The United States Fashion Industry Association (USFIA) has lent its support to a potential trade agreement between the US and Japan – the third-largest consumer market in the world, as well as an important sourcing destination for high-quality textiles.

The group's president Julia Hughes testified at a public hearing on the negotiating objectives for a US-Japan Trade Agreement at the US International Trade Commission yesterday (10 December).

During her speech, Hughes called for the elimination of the very high import duties on fashion products; a flexible, simplified, 21st-century Rule of Origin for apparel; harmonised and streamlined customs procedures; and, harmonised rules and regulations governing issues like product safety and labeling.

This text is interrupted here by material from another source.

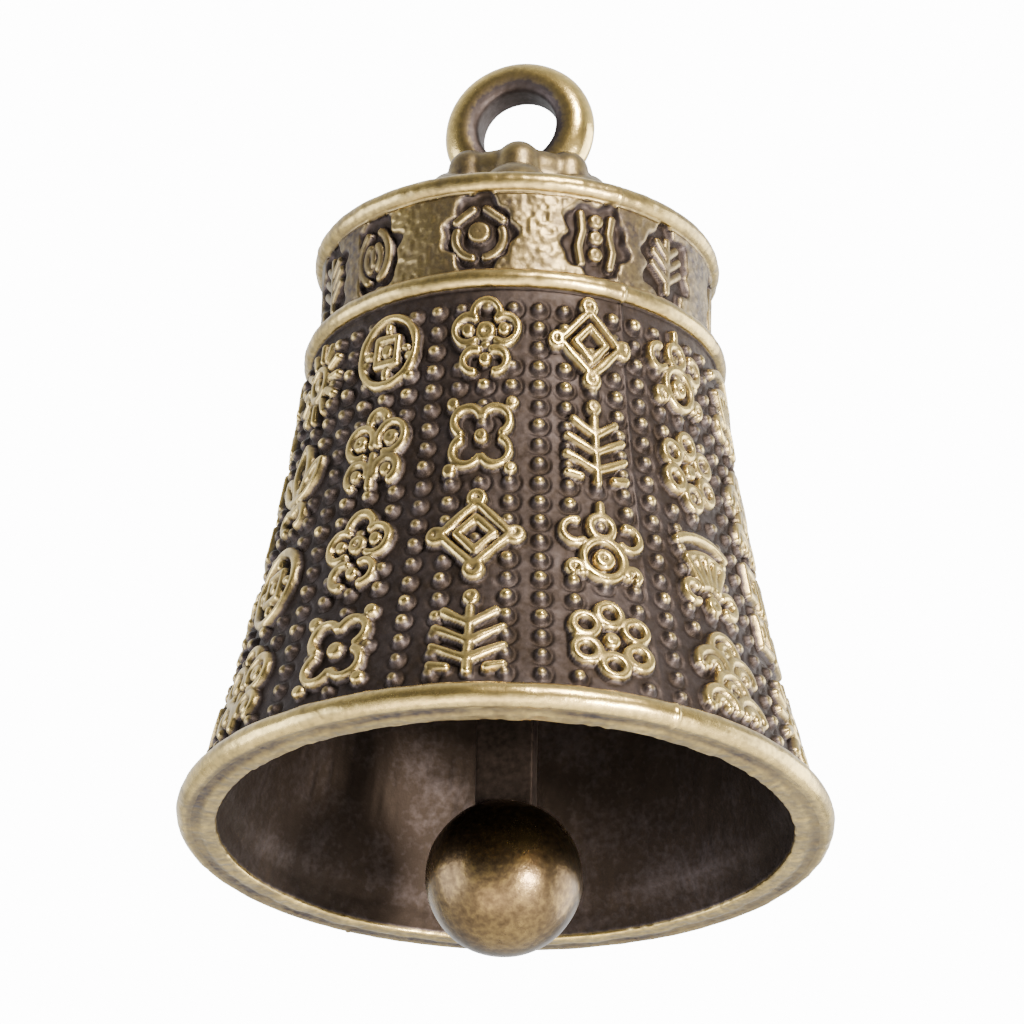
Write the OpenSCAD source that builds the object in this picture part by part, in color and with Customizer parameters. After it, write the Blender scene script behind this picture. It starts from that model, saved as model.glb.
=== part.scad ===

"As American fashion brands and retailers – and all companies in the United States – are seeking opportunities to reach new consumers, grow their businesses, and create jobs in the United States, it's important to make it easier to trade and do business with lucrative, growing markets like Japan," she said.

"An effective, 21st century US-Japan Trade Agreement would be flexible and would recognise the commercial reality that companies rely on global value chains to produce and sell products. Such an agreement would provide the United States with the best possible economic benefits for US companies, US workers, and US consumers."

Earlier this year, United States Trade Representative (USTR) Robert Lighthizer notified Congress that the Trump Administration intends to negotiate three separate trade agreements with Japan, the European Union, and the United Kingdom.

Speaking at the time, Lighthizer said the US will continue to expand trade and investment by negotiating trade agreements with Japan, the EU, and the United Kingdom. He added the Trump Administration is committed to concluding the negotiations with timely and substantive results for American workers, farmers, ranchers, and businesses.

Negotiations are expected to begin no earlier than 14 January 2019 with the EU and Japan.